Сохранилось письмо, которое Шукшин послал сестре Наталье через сорок дней после смерти Александра Михайловича, и, пожалуй, здесь Василий Макарович впервые в переписке с сестрой изменил своему обещанию ничего о себе не рассказывать, так что для понимания его личности это исповедальное, «расшифрованное» письмо важно, как никакое другое:
«Милый ты мой человек! Таля, как глубоко содрогнулось мое сердце твоим горем, как неповторимо я почуял дыхание смерти. Я глубоко и сразу понял вдруг, что смерть — это дело всех нас. То ли жизнь глупа, то ли мы еще не совсем поняли ее истинного смысла — горько.
Где спасение, где обеспечение, где забвение?
Знаешь, в древней Спарте был такой закон: на скорбь по умершим отводилось около сорока дней. Сорок дней человек имел право горевать — плакать, рвать на себе волосы. Но в сорок первый день он не имел права горевать.
Живые должны жить. Ведь это правда: мертвых на земле больше, чем живых. И если нам подчиниться закону мертвых, то надо складывать руки и спокойно уходить из жизни. Но живые диктуют нам свой закон — живи!

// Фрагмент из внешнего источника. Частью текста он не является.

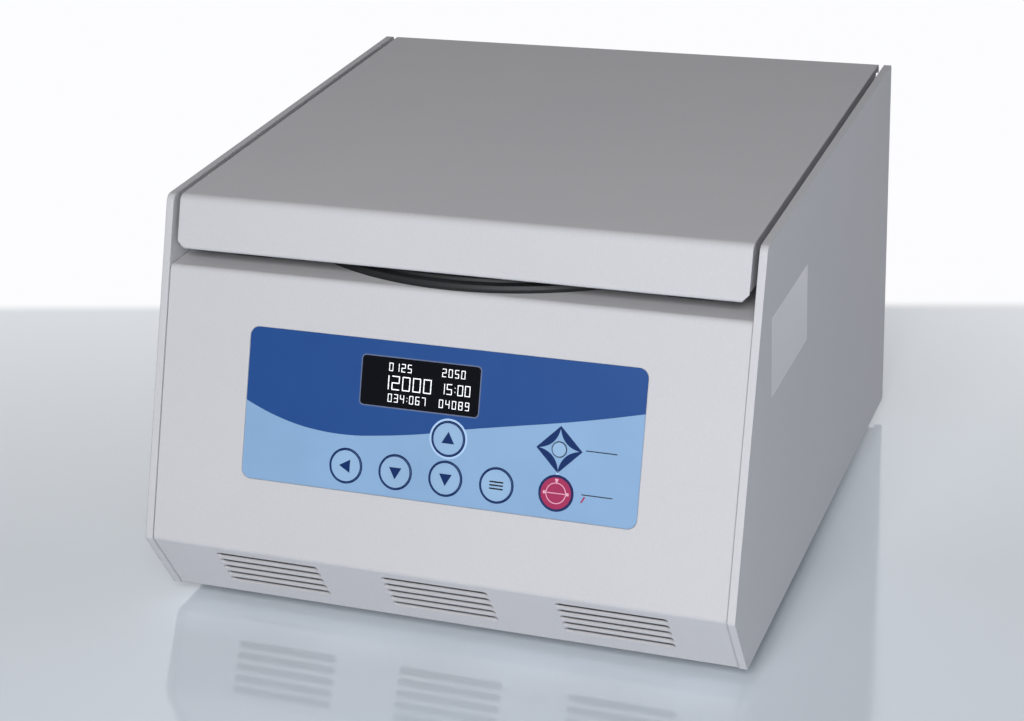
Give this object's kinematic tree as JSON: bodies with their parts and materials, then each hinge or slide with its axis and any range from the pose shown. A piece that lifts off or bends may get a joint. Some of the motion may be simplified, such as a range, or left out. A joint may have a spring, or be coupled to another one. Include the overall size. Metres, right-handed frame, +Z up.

Таленька, я помню наше детство до мелочей, в особенности его вспомнил в дни твоего горя.
Таленька, родной мой единственный человек! Таленька, я люблю в тебе маму — ты от нее много взяла и сама этого не замечаешь. Я люблю в тебе, что ты русская. Что ближе тебя у меня на земле никого нет.
Родная моя, я тоже не всегда прав, меня тоже носит по земле, я тоже еще не нашел покоя.
Я позавидовал было Козлову (сростинский земляк. — А. В.). Построил себе человек дом, баню, работает, женился, наверное, любит жену, ждет детей. Я не знаю, что еще нужно для счастья.
Но меня грызет какой-то другой червь.
Таленька, я не верю ни во что — и верю во все. Верю в народ. Посмотри на нашу маму, посмотри на тетю Нюру Козлову — это народ с большой буквы.
Все остальное — мишура. Суета сует.
Мы все где-то ищем спасения. Твое спасение в детях.
Мне — в славе. Я ее, славу, упорно добиваюсь. Я добьюсь ее, если не умру раньше.
Родные вы мои. Скоро у меня будут деньги (тьфу! тьфу! тьфу!) — я думаю, что мы заживем в одном смысле хорошо, а в другом…
А в другом — все в твоем сердце: сумеет — вынесет, не сумеет — крах.
Признаюсь тебе: я завидовал Саше. Я хочу, чтобы меня тоже похоронили на нашей горе и чтоб вид оттуда открывался широкий и красивый. Я, мне помнится, говорил тебе об этом, что “у Саши хорошее место, что от него открывается богатейший вид”, но, видимо, ты была не в том состоянии, чтобы понять это и оценить. Я же, грешным делом, очень задумался.